Nina Simone: Remixed & Re-Imagined unexpectedly, more often than not, works.
DJ Daniel Y (short for Yaghoubi) brings a slightly eerie sound to “I Can’t See Nobody,” a slow, chorus-backed, bass-beat song about response to a lost love. (“I used to have a brain / I used to think of many things / I used to watch the falling rain and listen to the sweet birds sing.”)
Jazzeem’s All Styles Remix honors the delightfully titled, hand-drummed “Funkier than a Mosquito’s Tweeter,” a little ditty about a dirty old man.
Other highlights include Organica’s take on “Westwind,” Mowo’s version of the funky “Go to Hell,” and DJ Wally’s interpretation of “My Man’s Gone Now,” from Porgy & Bess.

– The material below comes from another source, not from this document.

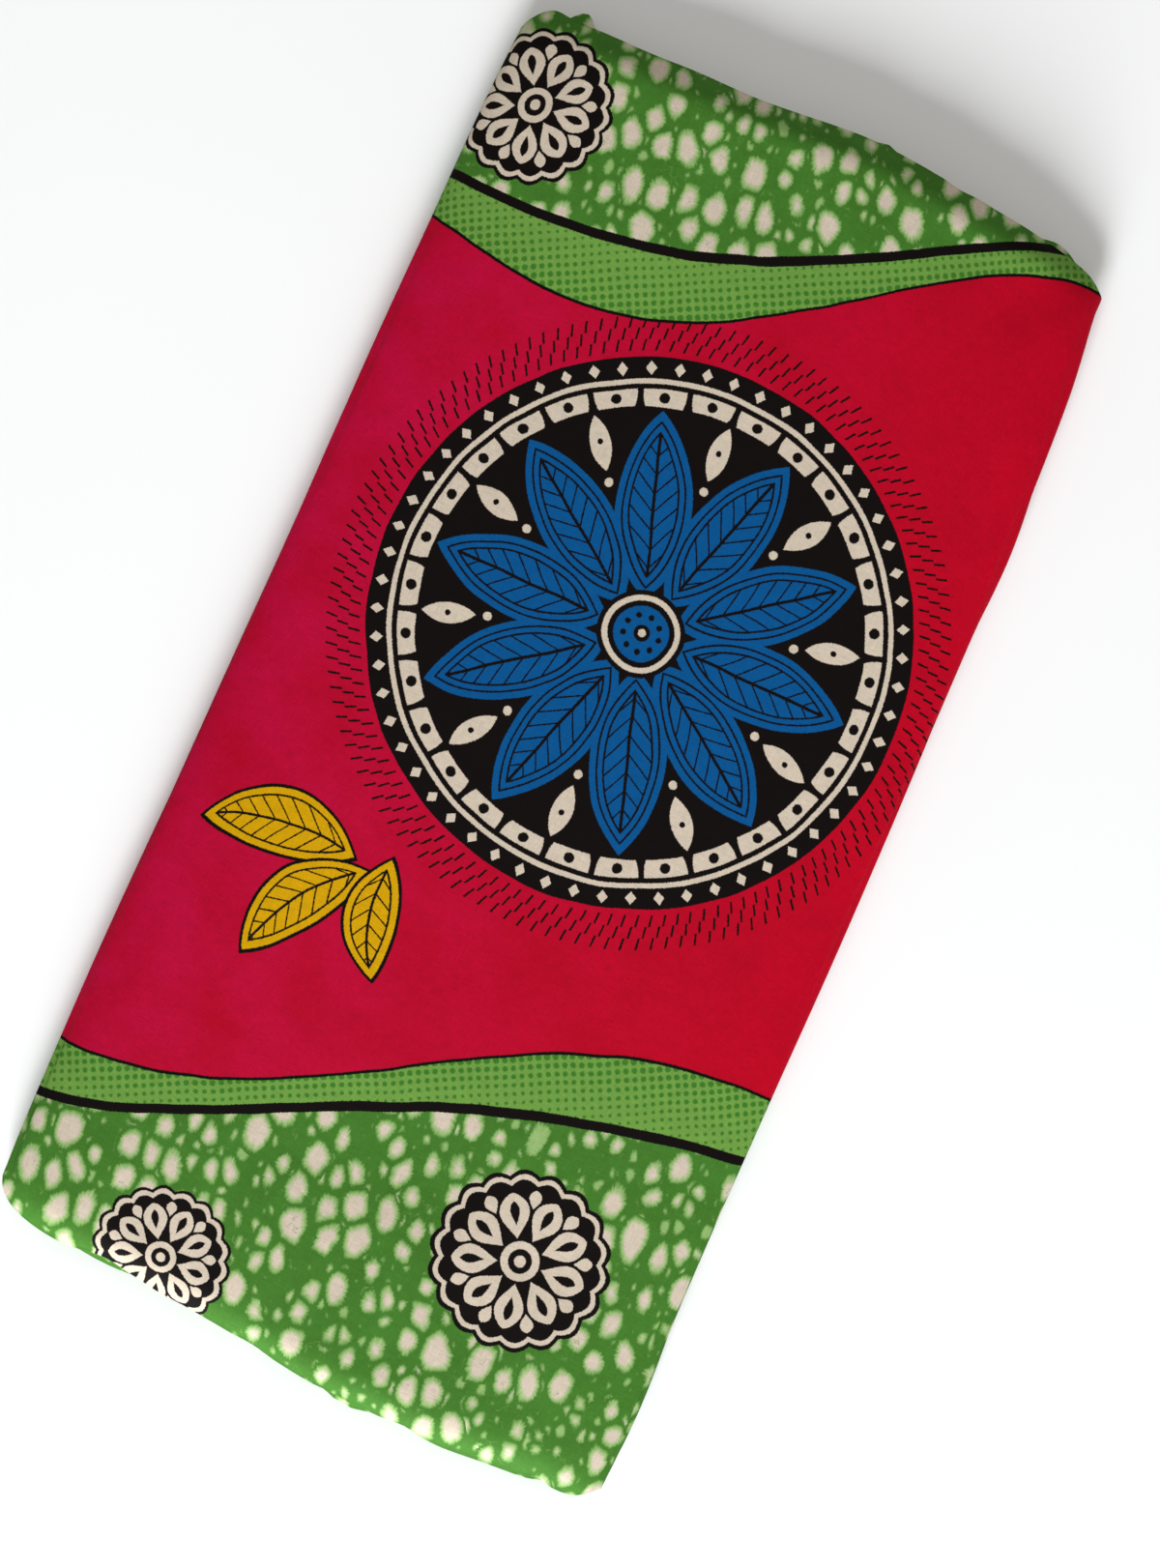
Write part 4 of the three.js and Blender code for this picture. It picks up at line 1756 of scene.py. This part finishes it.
@dataclass(frozen=True)
class SoftLight:
    """A square soft light that faces the packet. Its spot and side are in metres, its power in watts."""

    name: str
    spot: tuple[float, float, float]
    side: float
    power: float
    colour: tuple[float, float, float]

    def hang(self) -> None:
        """Hangs the light."""
        lamp = bpy.data.lights.new(self.name, "AREA")
        lamp.size = self.side
        lamp.energy = self.power
        lamp.color = self.colour
        light = bpy.data.objects.new(self.name, lamp)
        light.location = self.spot
        light.rotation_euler = (-Vector(self.spot)).to_track_quat("-Z", "Y").to_euler()
        bpy.context.scene.collection.objects.link(light)


@dataclass(frozen=True)
class Studio:
    """The plain floor, the soft lights and the camera. Sizes are in metres."""

    lights: tuple[SoftLight, ...] = (
        SoftLight(name="window", spot=(0.85, -5.6, 1.9), side=2.4, power=810, colour=(0.95, 0.98, 1.0)),
        SoftLight(name="ceiling", spot=(0.0, 0.7, 1.9), side=1.8, power=9, colour=(1.0, 0.96, 0.9)),
    )
    room_colour: tuple[float, ...] = (1.0, 0.99, 0.98, 1.0)
    room_light: float = 0.3
    floor_size: float = 6.0
    floor_gap: float = 0.0002
    floor_colours: tuple[tuple[float, ...], ...] = (ink(238, 238, 238), ink(243, 243, 243))
    floor_clouds: float = 3.0
    floor_roughness: float = 0.9
    camera_spot: tuple[float, float] = (0.0135, -0.0101)
    camera_height: float = 1.1
    camera_roll: float = 24.24
    view_long_side: float = 0.6827
    sensor: float = 36.0
    subject_height: float = 0.012

    def _floor(self) -> None:
        """Lays the floor."""
        bpy.ops.mesh.primitive_plane_add(size=self.floor_size, location=(0, 0, 0))
        floor = bpy.context.active_object
        floor.name = "studio_floor"
        for corner in floor.data.vertices:
            corner.co.z = -self.floor_gap
        material = bpy.data.materials.new("floor_paper")
        graph = Graph(material)
        place = graph.node("ShaderNodeTexCoord", {}, []).outputs["Object"]
        clouds = graph.node("ShaderNodeTexNoise", {}, {"Vector": place, "Scale": self.floor_clouds})
        colour = graph.mix(graph.read(clouds), *self.floor_colours)
        finish = {"Base Color": colour, "Roughness": self.floor_roughness}
        surface = graph.node("ShaderNodeBsdfPrincipled", {}, finish)
        graph.node("ShaderNodeOutputMaterial", {}, [surface.outputs[0]])
        floor.data.materials.append(material)

    def _camera(self) -> None:
        """Sets the camera over the packet, looking straight down and turned to its slant."""
        data = bpy.data.cameras.new("camera")
        data.sensor_width = self.sensor
        data.lens = self.sensor * (self.camera_height - self.subject_height) / self.view_long_side
        camera = bpy.data.objects.new("camera", data)
        camera.location = (*self.camera_spot, self.camera_height)
        camera.rotation_euler = (0, 0, math.radians(self.camera_roll))
        bpy.context.scene.collection.objects.link(camera)
        bpy.context.scene.camera = camera

    def build(self) -> None:
        """Builds the studio."""
        self._floor()
        for light in self.lights:
            light.hang()
        self._camera()
        scene = bpy.context.scene
        scene.view_settings.view_transform = "Standard"
        world = bpy.data.worlds.new("room")
        world.use_nodes = True
        background = world.node_tree.nodes["Background"]
        background.inputs[0].default_value = self.room_colour
        background.inputs[1].default_value = self.room_light
        scene.world = world


def main() -> None:
    """Builds the studio and the cloth, and reports each step."""
    logging.basicConfig(level=logging.INFO, format="%(name)s: %(message)s")
    Studio().build()
    log.info("studio built")
    FoldedCloth().build(PrintedCotton().build())
    log.info("cloth built")


if __name__ == "__main__":
    main()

Remixing usually means adding something rather than removing something, so it’s easy to overdo. “Ain’t Got No — I Got Life” is, compared to the original, too cluttered and sounds too much like a Blues Brothers’ big-band screen performance: more flash than flesh. The repetitive nature of dance music also tends to trivialize lyrics. Here it saps the emotional strength from, among other numbers, “Here Comes the Sun.”
Legacy continues to mine Simone’s field of work. Rather than give us another rehash of aging but still-meaningful songs, Nina Simone: Remixed and Re-Imagined is, at its weakest, an interesting attempt and, at its strongest, something fresh from something old.